## Given entries
- - - - - - -

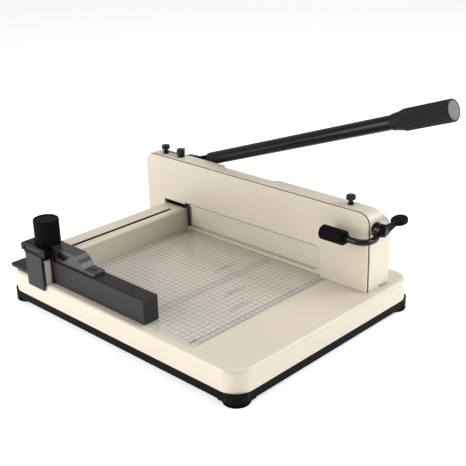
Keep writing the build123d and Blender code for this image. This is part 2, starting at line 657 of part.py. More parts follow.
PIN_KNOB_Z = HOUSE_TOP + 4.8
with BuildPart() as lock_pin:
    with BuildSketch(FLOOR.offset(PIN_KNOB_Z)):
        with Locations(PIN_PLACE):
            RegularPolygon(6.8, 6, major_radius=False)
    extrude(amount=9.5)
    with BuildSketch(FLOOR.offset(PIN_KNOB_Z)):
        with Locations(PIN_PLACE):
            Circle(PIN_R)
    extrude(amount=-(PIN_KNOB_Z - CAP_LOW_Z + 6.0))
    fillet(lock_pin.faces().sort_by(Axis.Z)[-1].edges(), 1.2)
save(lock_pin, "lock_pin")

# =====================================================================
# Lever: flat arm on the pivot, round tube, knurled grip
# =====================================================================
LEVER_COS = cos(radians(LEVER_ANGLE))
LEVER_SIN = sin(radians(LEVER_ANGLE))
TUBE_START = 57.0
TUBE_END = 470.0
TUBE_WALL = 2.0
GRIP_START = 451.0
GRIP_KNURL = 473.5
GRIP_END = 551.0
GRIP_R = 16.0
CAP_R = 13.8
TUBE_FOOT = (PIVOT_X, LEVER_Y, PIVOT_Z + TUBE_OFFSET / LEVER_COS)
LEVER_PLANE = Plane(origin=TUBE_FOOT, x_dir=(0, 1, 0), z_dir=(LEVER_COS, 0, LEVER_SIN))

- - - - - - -

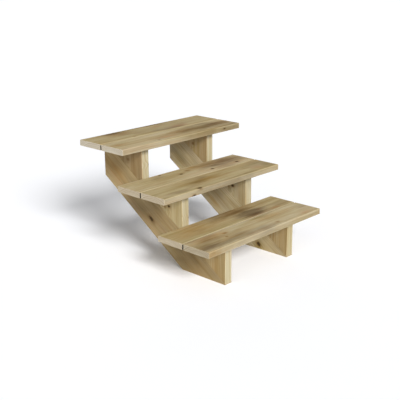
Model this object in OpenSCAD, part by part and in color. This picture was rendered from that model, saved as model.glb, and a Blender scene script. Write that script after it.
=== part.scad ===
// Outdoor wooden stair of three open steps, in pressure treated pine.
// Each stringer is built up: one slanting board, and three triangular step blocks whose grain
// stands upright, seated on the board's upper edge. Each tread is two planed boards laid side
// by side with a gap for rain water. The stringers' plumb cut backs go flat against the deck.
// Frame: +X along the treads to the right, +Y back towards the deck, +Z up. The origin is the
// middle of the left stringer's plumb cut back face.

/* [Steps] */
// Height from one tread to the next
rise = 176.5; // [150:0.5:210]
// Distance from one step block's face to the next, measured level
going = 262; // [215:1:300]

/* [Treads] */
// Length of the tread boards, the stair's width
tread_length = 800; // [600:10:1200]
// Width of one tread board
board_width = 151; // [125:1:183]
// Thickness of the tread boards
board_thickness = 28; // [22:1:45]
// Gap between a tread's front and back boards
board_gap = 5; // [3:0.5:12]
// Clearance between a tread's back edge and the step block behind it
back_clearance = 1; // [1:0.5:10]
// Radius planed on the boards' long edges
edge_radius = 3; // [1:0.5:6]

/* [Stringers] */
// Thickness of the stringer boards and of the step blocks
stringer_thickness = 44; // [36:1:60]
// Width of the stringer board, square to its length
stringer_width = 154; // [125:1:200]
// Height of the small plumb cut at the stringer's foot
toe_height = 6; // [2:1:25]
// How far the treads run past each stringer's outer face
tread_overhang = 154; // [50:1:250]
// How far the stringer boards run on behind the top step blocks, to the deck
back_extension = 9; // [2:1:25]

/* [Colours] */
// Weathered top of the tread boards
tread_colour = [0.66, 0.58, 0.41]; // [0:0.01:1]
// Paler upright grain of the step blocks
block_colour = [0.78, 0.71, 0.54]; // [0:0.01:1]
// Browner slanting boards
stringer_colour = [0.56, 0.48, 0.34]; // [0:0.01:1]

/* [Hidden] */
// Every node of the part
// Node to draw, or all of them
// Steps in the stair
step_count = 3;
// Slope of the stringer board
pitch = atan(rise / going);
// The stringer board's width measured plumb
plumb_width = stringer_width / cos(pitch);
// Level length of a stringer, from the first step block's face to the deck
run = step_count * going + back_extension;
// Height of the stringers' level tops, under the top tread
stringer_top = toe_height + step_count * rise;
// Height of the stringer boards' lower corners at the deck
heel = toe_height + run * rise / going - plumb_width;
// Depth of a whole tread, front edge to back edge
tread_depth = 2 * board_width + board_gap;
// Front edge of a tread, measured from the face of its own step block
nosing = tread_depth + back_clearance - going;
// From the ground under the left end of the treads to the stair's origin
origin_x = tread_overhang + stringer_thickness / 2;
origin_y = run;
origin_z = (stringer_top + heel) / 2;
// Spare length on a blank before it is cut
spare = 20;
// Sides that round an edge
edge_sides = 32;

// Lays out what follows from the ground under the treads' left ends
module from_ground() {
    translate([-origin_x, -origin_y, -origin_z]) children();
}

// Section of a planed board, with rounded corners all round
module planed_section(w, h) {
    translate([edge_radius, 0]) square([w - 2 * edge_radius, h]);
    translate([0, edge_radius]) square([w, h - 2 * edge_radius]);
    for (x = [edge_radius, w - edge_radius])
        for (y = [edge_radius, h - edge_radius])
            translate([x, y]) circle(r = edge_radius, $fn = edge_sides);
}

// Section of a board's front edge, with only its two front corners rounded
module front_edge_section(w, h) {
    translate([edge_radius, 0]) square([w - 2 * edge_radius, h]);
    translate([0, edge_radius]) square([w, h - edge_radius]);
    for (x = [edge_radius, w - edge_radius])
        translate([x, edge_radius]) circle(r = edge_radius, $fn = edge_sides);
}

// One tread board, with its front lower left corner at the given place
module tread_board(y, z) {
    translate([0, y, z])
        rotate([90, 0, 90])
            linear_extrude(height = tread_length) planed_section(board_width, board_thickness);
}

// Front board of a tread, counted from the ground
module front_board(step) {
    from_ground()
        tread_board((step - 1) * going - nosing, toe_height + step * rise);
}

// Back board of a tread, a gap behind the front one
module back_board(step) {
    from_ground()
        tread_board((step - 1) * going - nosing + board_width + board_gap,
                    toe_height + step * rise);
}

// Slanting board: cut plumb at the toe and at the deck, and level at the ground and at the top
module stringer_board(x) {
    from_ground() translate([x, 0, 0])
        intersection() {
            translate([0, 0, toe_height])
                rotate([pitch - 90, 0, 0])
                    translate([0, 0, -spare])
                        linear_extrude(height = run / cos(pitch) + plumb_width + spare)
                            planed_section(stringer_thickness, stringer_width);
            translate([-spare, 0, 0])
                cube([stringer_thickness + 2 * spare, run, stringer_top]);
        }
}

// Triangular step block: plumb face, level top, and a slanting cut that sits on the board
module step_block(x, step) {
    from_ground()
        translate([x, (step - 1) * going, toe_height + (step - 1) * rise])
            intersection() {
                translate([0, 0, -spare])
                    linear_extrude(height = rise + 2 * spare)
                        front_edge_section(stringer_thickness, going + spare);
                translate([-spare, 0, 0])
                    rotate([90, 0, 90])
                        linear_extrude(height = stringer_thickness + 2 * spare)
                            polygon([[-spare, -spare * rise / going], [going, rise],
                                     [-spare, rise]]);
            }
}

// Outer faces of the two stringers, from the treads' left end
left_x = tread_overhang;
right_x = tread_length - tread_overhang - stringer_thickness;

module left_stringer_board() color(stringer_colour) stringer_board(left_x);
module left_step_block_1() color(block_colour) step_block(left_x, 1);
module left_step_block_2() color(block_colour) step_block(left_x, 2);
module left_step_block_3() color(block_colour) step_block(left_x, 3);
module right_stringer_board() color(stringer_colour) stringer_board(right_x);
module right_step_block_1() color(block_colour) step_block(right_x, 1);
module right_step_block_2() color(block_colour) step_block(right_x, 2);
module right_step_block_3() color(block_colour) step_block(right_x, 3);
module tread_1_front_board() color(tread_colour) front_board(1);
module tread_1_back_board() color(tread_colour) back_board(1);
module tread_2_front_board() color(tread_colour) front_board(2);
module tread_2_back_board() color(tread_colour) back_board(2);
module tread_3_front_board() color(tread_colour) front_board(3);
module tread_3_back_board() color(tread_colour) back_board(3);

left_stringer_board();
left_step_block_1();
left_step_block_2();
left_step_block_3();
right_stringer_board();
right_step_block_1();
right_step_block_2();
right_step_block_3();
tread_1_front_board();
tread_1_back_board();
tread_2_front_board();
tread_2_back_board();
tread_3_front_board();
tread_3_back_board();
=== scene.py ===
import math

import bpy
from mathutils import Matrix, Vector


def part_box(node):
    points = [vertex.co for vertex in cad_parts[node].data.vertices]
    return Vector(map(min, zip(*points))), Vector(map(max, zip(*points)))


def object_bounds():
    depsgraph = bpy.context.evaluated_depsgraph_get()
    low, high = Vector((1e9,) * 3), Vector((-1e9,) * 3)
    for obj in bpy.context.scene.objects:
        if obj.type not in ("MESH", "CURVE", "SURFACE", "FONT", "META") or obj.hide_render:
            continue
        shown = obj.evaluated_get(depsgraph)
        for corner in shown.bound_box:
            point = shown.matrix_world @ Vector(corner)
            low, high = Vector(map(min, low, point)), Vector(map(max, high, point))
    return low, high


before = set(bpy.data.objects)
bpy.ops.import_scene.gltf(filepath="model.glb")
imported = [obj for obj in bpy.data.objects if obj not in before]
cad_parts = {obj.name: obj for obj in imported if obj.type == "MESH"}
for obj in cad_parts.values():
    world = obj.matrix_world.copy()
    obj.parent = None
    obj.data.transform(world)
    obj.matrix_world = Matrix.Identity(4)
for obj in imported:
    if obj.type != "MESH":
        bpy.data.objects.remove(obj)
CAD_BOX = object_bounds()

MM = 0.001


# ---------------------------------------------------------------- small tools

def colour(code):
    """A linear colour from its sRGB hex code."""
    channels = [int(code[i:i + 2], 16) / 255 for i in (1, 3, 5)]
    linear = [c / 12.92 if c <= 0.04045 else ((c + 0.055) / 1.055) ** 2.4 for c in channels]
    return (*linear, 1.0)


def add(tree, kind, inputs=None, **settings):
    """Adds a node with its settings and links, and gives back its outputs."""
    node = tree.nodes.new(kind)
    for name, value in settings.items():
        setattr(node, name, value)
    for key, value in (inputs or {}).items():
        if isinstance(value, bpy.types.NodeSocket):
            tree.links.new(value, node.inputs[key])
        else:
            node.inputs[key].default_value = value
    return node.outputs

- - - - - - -

## Task goal
Return exactly the lines from the line that has "left_stringer_board();" to the line that has "CAD_BOX = object_bounds()", both of them included.

## Exercise result
left_stringer_board();
left_step_block_1();
left_step_block_2();
left_step_block_3();
right_stringer_board();
right_step_block_1();
right_step_block_2();
right_step_block_3();
tread_1_front_board();
tread_1_back_board();
tread_2_front_board();
tread_2_back_board();
tread_3_front_board();
tread_3_back_board();
=== scene.py ===
import math

import bpy
from mathutils import Matrix, Vector


def part_box(node):
    points = [vertex.co for vertex in cad_parts[node].data.vertices]
    return Vector(map(min, zip(*points))), Vector(map(max, zip(*points)))


def object_bounds():
    depsgraph = bpy.context.evaluated_depsgraph_get()
    low, high = Vector((1e9,) * 3), Vector((-1e9,) * 3)
    for obj in bpy.context.scene.objects:
        if obj.type not in ("MESH", "CURVE", "SURFACE", "FONT", "META") or obj.hide_render:
            continue
        shown = obj.evaluated_get(depsgraph)
        for corner in shown.bound_box:
            point = shown.matrix_world @ Vector(corner)
            low, high = Vector(map(min, low, point)), Vector(map(max, high, point))
    return low, high


before = set(bpy.data.objects)
bpy.ops.import_scene.gltf(filepath="model.glb")
imported = [obj for obj in bpy.data.objects if obj not in before]
cad_parts = {obj.name: obj for obj in imported if obj.type == "MESH"}
for obj in cad_parts.values():
    world = obj.matrix_world.copy()
    obj.parent = None
    obj.data.transform(world)
    obj.matrix_world = Matrix.Identity(4)
for obj in imported:
    if obj.type != "MESH":
        bpy.data.objects.remove(obj)
CAD_BOX = object_bounds()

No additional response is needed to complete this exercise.